There are many pitfalls between Matlab versions. Most of them are tiny, but can affect your work. I did some tests for compatibility on larger codes (some 100'000 lines of code). Here only exhaustive unit-tests could reveal the problems: Each subfunction is called with a representative set of allowed inputs and teh results are compared with the expectations. In addition some invalid inputs are provided and the regular reaction is checked. Afterwards some integration tests checked the output of the whole program suite.
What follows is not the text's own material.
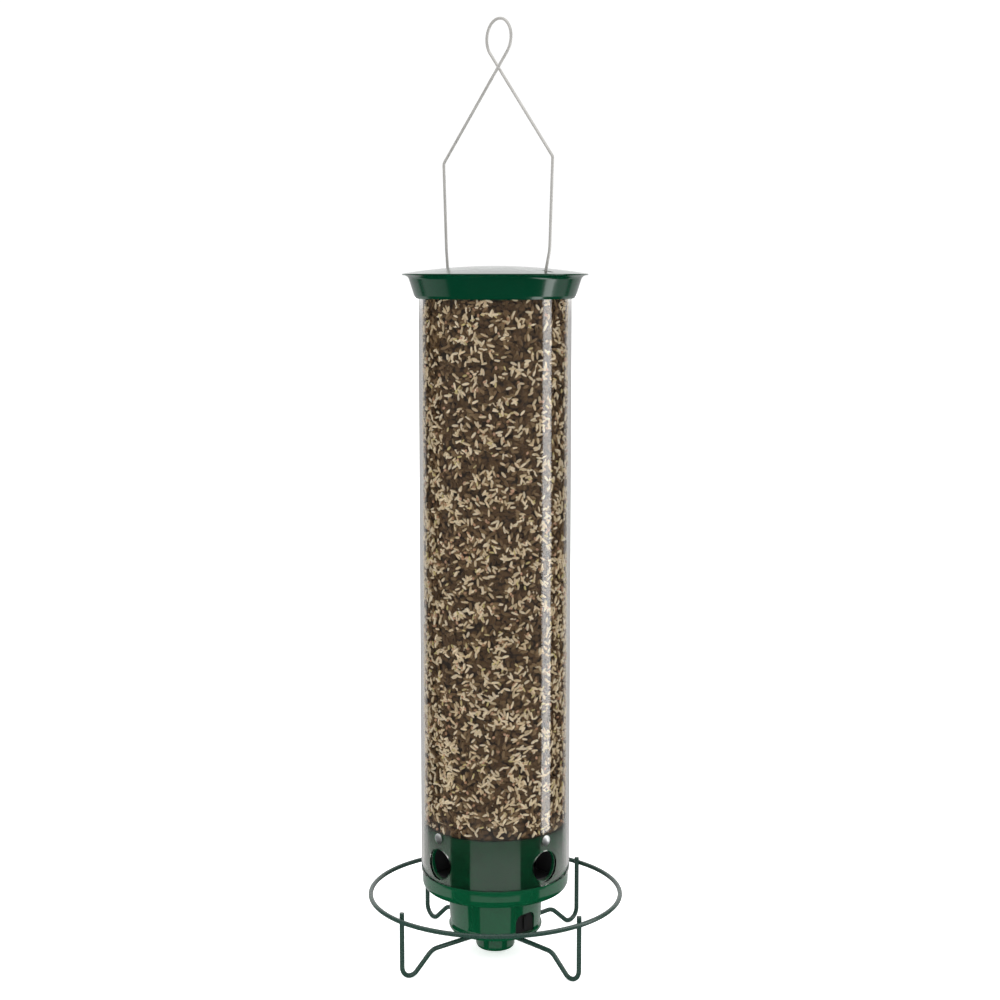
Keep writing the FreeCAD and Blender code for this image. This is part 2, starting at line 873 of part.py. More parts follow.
def make_motor_housing():
    part = body("motor_housing")
    wall = size("housing_wall")
    bead_top = housing_low + size("bead_height")
    bead_middle = housing_low + size("bead_height") / 2
    ledge_high = cover_top + size("cover_ledge_thick")
    profile = [
        (cover_radius + GAP, housing_low),
        (housing_low_radius - GAP, housing_low),
        Via(housing_low_radius + size("bead_proud"), bead_middle),
        (housing_low_radius, bead_top),
        (housing_top_radius, base_low),
        (housing_top_radius, floor_top),
        (flange_outside, floor_top),
        (flange_outside, flange_top),
        (housing_top_radius - wall, flange_top),
        (housing_top_radius - wall, base_low),
        (housing_low_radius - wall, bead_top),
        (housing_low_radius - wall, ledge_high),
        (ledge_radius, ledge_high),
        (ledge_radius, cover_top),
        (cover_radius + GAP, cover_top),
    ]
    turn(part, outline(part, "XZ_Plane", profile))
    spot = at_turn(cover_screw_radius, 45)
    hole = disc(part, "XY_Plane", spot, case_shank, (0, 0, cover_top))
    deep = size("cover_ledge_thick") - size("blind_floor")
    around(part, [pocket(part, hole, deep, reverse=True)], 4)
    diagonal = flange_screw_radius * math.sqrt(0.5)
    hole = disc(part, "XY_Plane", (diagonal, diagonal), flange_shank, (0, 0, flange_top))
    around(part, [pocket(part, hole, size("flange_thick"))], 4)
    margin = size("recess_margin")
    block_back = recess_back - size("recess_wall")
    block = box_outline(
        part,
        "YZ_Plane",
        (-recess_half - margin, cover_top),
        (recess_half + margin, recess_top + margin),
        (0, 0, block_back),
    )
    pad(part, block, housing_low_radius - block_back - size("recess_front_gap"))
    pocket(part, arch(part, recess_half, recess_low, recess_top, recess_back), reverse=True)
    bore = disc(part, "YZ_Plane", (0, socket_level), size("socket_width") / 2, (0, 0, recess_back))
    pocket(part, bore, size("recess_wall") + PAST)


def arch(part, half, low, high, level):
    """A door shape with rounded upper corners, on a plane square to X."""
    corner = size("recess_corner")
    bulge = corner * (1 - math.sqrt(0.5))
    points = [
        (-half, low),
        (half, low),
        (half, high - corner),
        Via(half - bulge, high - bulge),
        (half - corner, high),
        (corner - half, high),
        Via(bulge - half, high - bulge),
        (-half, high - corner),
    ]
    return outline(part, "YZ_Plane", points, (0, 0, level))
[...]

Writing unit-tests for each and every tiny or dumb function seems to be very tedious. Without such tests a migrating large codes cannot be performed reliably.
  1 Comment
sadanand Chandane
sadanand Chandane on 10 Apr 2017
Thanks Jan....Code is working without an Error but with an Unexpected Result. So now I have to deep dive into the code and check every function behavior...Specially MATLAB-toolbox functions.